O gün o grupta olan Hüseyin Aktaş, patlamanın hemen öncesinde alanda anlamlandıramadığı şüpheli bir hal olduğunu söyleyerek, gördüğü tuhaflıkları sıraladı: “Patlamadan hemen önce toplanma alanına girdim. Ama bir gariplik vardı. Böyle zamanlarda barikatlar kurulur, polis arama yapar. Tehlikeye açık bir hal vardı orada. Sırt çantalarıyla geçtik, içinde ne var diye soran olmadı. Birkaç trafik polisi dışında hiç polis görmedik. Kalabalıktan uzaklaşmıştık ki garın önünden gelen o feci sesi duyduk. Büyük bir şokla koştuk. Ortalık kan revandı. Ondan sonrası ambulans sirenleri, yardım çığlıkları… Gaz fişeği atılmış, hatırlamıyorum. Ambulans yolu tıkanmıştı. Yaralıları yoldan çevrilen özel araçlarla götürdüler hastaneye. Hasbelkader orada bulunan bir polis, arabasıyla yaralı taşıdı. Patlama ile ilgili hala birçok soru işareti var. Şimdi bunların tek tek sorulması gerekir. Siyasi partilerin bu konudaki girişimleri yeterli olmuyor. Bu beni rahatsız ediyor.”

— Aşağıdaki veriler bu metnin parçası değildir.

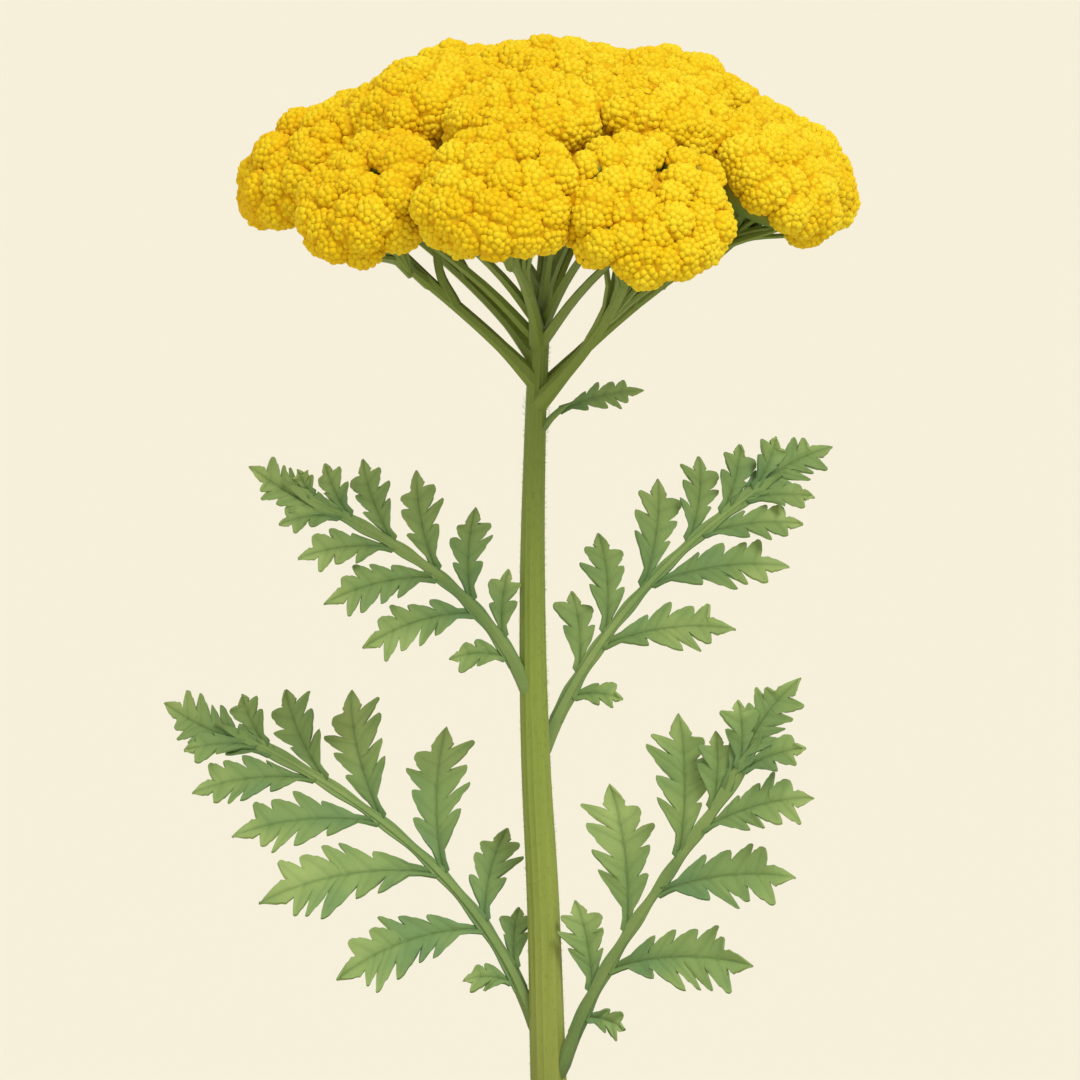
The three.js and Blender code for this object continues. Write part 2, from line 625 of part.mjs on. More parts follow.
const plant = new THREE.Group();
plant.add(meshOf('stem', stem, 'stem'));
clusters.forEach((cluster, i) => {
  plant.add(meshOf(`flower_cluster_${String(i + 1).padStart(2, '0')}`, cluster, 'floret'));
});

const towardsViewer = new THREE.Vector3(0, -1, 0);
for (const [name, spec] of Object.entries(STEM_LEAVES)) {
  const leaf = featherLeaf({ ...spec, facing: towardsViewer });
  plant.add(meshOf(name, largestBody(leaf.subtract(stemRoom)), 'leaf'));
}

let compost = compostBlock().subtract(stemRoom);
LOW_LEAVES.forEach((spec, i) => {
  const petiole = new THREE.CubicBezierCurve3(...lowLeafMidrib(spec).map(vector));
  const room = tube(petiole, () => MIDRIB_HALF_WIDTH.foot + 2.5 * GAP, 6, MIDRIB_STEPS, GAP);
  compost = compost.subtract(room);
  plant.add(meshOf(`low_leaf_${i + 1}`, lowLeaf(spec), 'leaf'));
});

export const part = new THREE.Group();
part.add(meshOf('pot', clayPot(), 'clay'));
part.add(meshOf('compost', largestBody(compost), 'compost'));
part.add(plant);

export default part;
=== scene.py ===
"""A potted yarrow: a domed golden head of button florets on a branching stem, lobed feather
leaves, a low rosette, compost and a plain clay pot. Lengths are in millimetres until a mesh is made."""
import json
import math

import bpy
import numpy as np
from mathutils import Matrix, Vector, noise

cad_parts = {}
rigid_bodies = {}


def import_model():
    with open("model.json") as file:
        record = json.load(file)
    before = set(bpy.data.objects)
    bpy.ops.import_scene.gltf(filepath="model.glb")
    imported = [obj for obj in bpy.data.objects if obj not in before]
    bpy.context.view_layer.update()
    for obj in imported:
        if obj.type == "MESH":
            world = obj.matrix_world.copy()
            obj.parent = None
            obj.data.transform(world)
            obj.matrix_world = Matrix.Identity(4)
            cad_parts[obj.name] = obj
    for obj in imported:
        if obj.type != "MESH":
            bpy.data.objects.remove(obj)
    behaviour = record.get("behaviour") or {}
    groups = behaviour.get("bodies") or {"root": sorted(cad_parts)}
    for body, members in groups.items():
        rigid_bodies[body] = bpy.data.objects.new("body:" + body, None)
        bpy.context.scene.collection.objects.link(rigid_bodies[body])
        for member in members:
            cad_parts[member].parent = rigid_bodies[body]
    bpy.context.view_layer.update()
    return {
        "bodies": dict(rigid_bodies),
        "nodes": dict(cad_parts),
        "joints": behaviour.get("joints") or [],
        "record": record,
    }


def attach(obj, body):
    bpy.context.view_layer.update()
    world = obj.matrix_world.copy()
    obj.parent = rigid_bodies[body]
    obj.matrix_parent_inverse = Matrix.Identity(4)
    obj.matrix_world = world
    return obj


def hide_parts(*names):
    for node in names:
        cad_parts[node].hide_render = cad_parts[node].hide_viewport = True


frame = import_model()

bl_info = {
    "name": "Potted Yarrow",
    "version": (1, 0, 0),
    "blender": (4, 5, 0),
    "location": "3D View > Sidebar > Yarrow",
    "description": "Models a potted yarrow with a golden flower head, and the plain stage it stands on",
    "category": "Add Mesh",
}

MM = 0.001

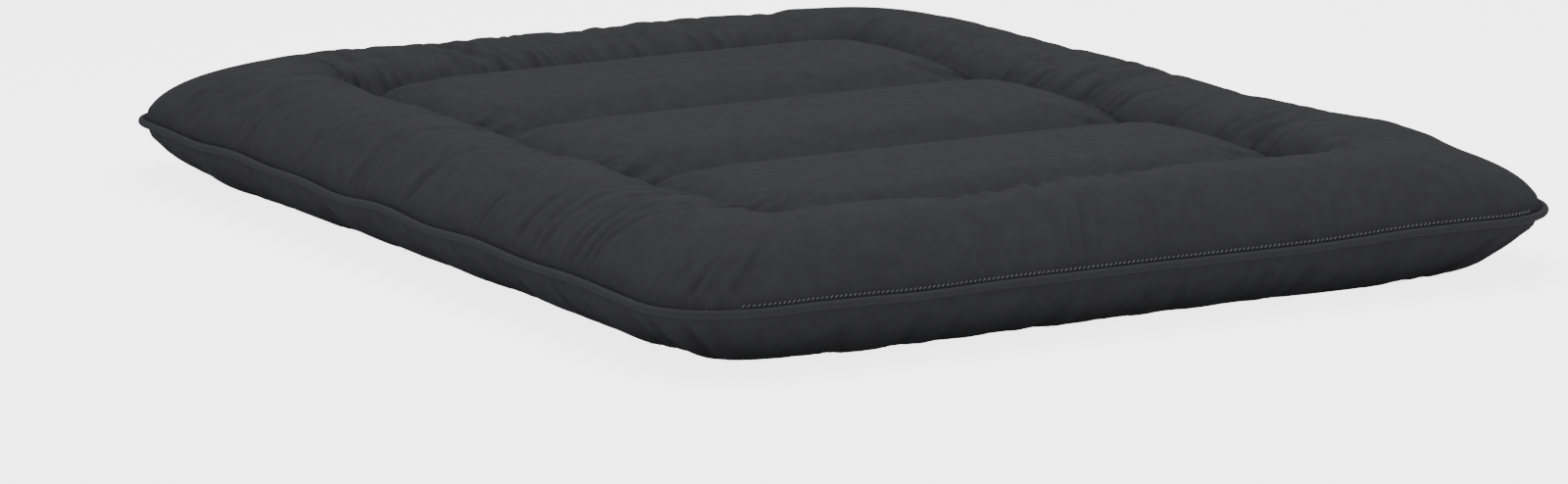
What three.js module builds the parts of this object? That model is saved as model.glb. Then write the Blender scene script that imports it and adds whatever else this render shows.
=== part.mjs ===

‘KIZIMLA GARIN ÖNÜNDE BULUŞMAK İÇİN SÖZLEŞTİK’

Patlamanın yaşandığı dakikalarda, o dönemde üniversite öğrencisi olan kızıyla garın önünde buluşacaklarını söyleyen Aktaş, şöyle devam etti: “Kızım İstanbul’dan gelecekti, ben Antalya’dan. Orada buluşacaktık. ‘Böyle bir yürüyüşe bir aileden bir kişi yeter, iki kişi fazla’ demiştim. Çünkü biz bu filmi geçmişte de görmüştük. Ama yine de çıkıp geldi. ‘Garın önünde buluşuruz’ diye sözleşmiştik. Hemen telefona sarıldım. Şebekedeki yoğunluk yüzünden telefonlar çalışmıyordu. Birkaç denemeden sonra arayabildim, sesini duydum. Kızım alana giremeden patlama olmuş. O an tek bir şey düşündüm. Bazı anne babalar, çocuklarını merak edip aradıklarında telefonu açan kimse olmayacaktı. Hala düşündükçe içim acıyor.”